TASK OBJECTIVE: Reproduce the listing below verbatim.

==== ENTRIES SUPPLIED ====

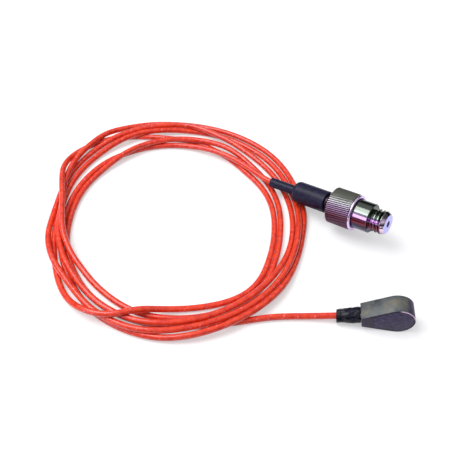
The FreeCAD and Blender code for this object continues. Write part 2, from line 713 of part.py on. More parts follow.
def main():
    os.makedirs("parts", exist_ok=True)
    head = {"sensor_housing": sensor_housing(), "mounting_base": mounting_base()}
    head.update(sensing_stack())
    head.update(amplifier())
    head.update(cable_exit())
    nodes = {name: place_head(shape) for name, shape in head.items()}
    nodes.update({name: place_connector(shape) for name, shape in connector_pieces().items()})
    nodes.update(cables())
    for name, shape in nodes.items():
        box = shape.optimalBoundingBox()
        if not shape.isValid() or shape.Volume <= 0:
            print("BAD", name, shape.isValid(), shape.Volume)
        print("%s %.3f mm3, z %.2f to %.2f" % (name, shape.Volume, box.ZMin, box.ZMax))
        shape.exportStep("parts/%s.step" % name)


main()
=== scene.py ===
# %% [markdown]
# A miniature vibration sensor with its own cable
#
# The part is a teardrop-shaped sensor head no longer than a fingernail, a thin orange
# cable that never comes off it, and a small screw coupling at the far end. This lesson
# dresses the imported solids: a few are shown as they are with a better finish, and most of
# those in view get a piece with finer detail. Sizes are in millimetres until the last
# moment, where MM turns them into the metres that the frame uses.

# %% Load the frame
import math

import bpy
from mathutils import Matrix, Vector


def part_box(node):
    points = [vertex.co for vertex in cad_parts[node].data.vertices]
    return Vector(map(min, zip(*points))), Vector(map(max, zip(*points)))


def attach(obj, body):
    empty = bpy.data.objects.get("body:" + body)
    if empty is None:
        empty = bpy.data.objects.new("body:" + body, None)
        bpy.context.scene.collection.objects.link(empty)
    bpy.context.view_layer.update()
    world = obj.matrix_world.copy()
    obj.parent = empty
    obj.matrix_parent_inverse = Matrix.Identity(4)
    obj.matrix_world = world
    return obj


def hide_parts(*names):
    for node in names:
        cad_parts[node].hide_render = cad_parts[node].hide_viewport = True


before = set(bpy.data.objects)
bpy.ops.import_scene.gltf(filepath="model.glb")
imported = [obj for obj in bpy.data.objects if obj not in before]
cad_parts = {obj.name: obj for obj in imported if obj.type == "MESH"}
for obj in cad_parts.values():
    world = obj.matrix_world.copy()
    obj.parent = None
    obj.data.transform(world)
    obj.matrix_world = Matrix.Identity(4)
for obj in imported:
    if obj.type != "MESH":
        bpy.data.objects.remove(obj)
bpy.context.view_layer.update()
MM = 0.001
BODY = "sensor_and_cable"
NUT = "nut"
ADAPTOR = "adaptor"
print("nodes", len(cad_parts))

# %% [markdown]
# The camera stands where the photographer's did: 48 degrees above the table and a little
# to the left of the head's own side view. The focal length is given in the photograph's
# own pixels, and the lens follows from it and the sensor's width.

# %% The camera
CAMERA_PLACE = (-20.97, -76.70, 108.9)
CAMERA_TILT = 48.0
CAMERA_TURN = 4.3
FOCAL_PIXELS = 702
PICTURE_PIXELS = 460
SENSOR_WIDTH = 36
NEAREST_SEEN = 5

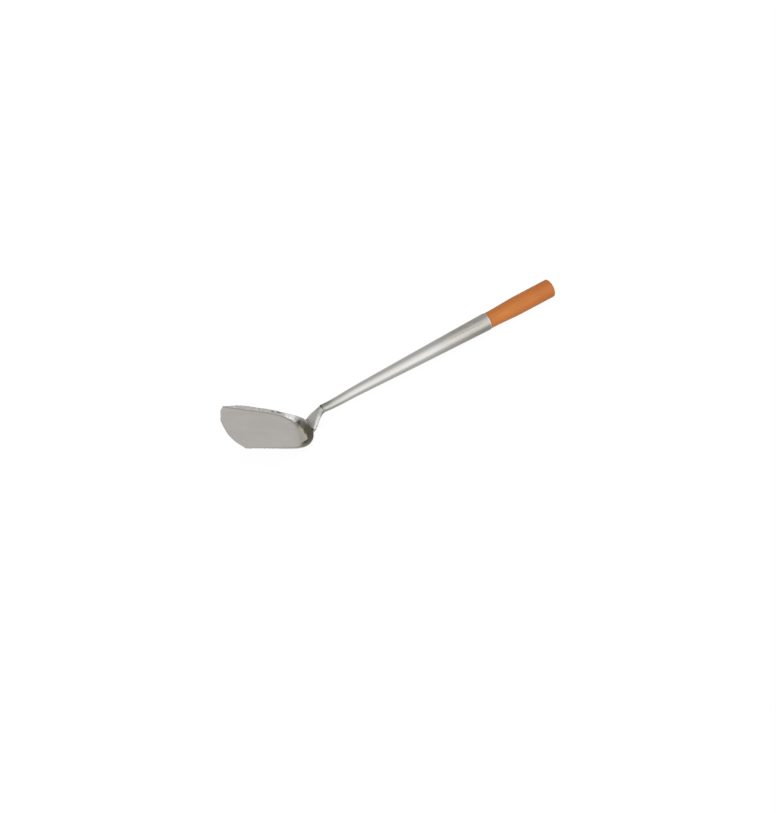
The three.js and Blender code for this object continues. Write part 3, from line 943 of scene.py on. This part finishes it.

====

EXERCISE RESULT:
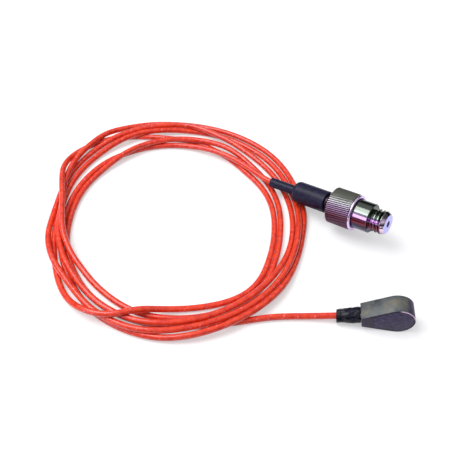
The FreeCAD and Blender code for this object continues. Write part 2, from line 713 of part.py on. More parts follow.
def main():
    os.makedirs("parts", exist_ok=True)
    head = {"sensor_housing": sensor_housing(), "mounting_base": mounting_base()}
    head.update(sensing_stack())
    head.update(amplifier())
    head.update(cable_exit())
    nodes = {name: place_head(shape) for name, shape in head.items()}
    nodes.update({name: place_connector(shape) for name, shape in connector_pieces().items()})
    nodes.update(cables())
    for name, shape in nodes.items():
        box = shape.optimalBoundingBox()
        if not shape.isValid() or shape.Volume <= 0:
            print("BAD", name, shape.isValid(), shape.Volume)
        print("%s %.3f mm3, z %.2f to %.2f" % (name, shape.Volume, box.ZMin, box.ZMax))
        shape.exportStep("parts/%s.step" % name)


main()
=== scene.py ===
# %% [markdown]
# A miniature vibration sensor with its own cable
#
# The part is a teardrop-shaped sensor head no longer than a fingernail, a thin orange
# cable that never comes off it, and a small screw coupling at the far end. This lesson
# dresses the imported solids: a few are shown as they are with a better finish, and most of
# those in view get a piece with finer detail. Sizes are in millimetres until the last
# moment, where MM turns them into the metres that the frame uses.

# %% Load the frame
import math

import bpy
from mathutils import Matrix, Vector


def part_box(node):
    points = [vertex.co for vertex in cad_parts[node].data.vertices]
    return Vector(map(min, zip(*points))), Vector(map(max, zip(*points)))


def attach(obj, body):
    empty = bpy.data.objects.get("body:" + body)
    if empty is None:
        empty = bpy.data.objects.new("body:" + body, None)
        bpy.context.scene.collection.objects.link(empty)
    bpy.context.view_layer.update()
    world = obj.matrix_world.copy()
    obj.parent = empty
    obj.matrix_parent_inverse = Matrix.Identity(4)
    obj.matrix_world = world
    return obj


def hide_parts(*names):
    for node in names:
        cad_parts[node].hide_render = cad_parts[node].hide_viewport = True


before = set(bpy.data.objects)
bpy.ops.import_scene.gltf(filepath="model.glb")
imported = [obj for obj in bpy.data.objects if obj not in before]
cad_parts = {obj.name: obj for obj in imported if obj.type == "MESH"}
for obj in cad_parts.values():
    world = obj.matrix_world.copy()
    obj.parent = None
    obj.data.transform(world)
    obj.matrix_world = Matrix.Identity(4)
for obj in imported:
    if obj.type != "MESH":
        bpy.data.objects.remove(obj)
bpy.context.view_layer.update()
MM = 0.001
BODY = "sensor_and_cable"
NUT = "nut"
ADAPTOR = "adaptor"
print("nodes", len(cad_parts))

# %% [markdown]
# The camera stands where the photographer's did: 48 degrees above the table and a little
# to the left of the head's own side view. The focal length is given in the photograph's
# own pixels, and the lens follows from it and the sensor's width.

# %% The camera
CAMERA_PLACE = (-20.97, -76.70, 108.9)
CAMERA_TILT = 48.0
CAMERA_TURN = 4.3
FOCAL_PIXELS = 702
PICTURE_PIXELS = 460
SENSOR_WIDTH = 36
NEAREST_SEEN = 5

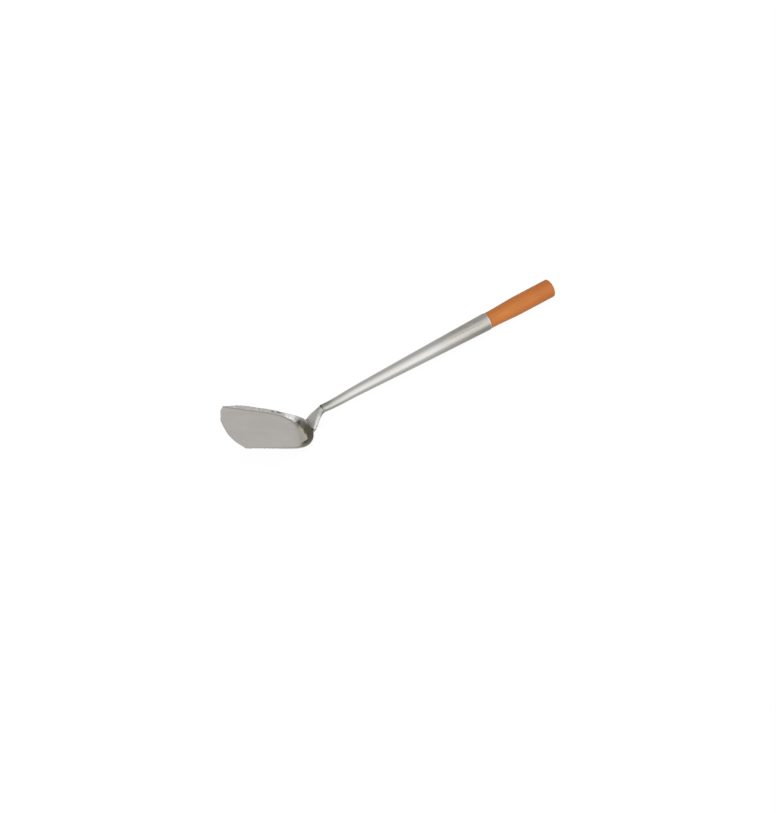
The three.js and Blender code for this object continues. Write part 3, from line 943 of scene.py on. This part finishes it.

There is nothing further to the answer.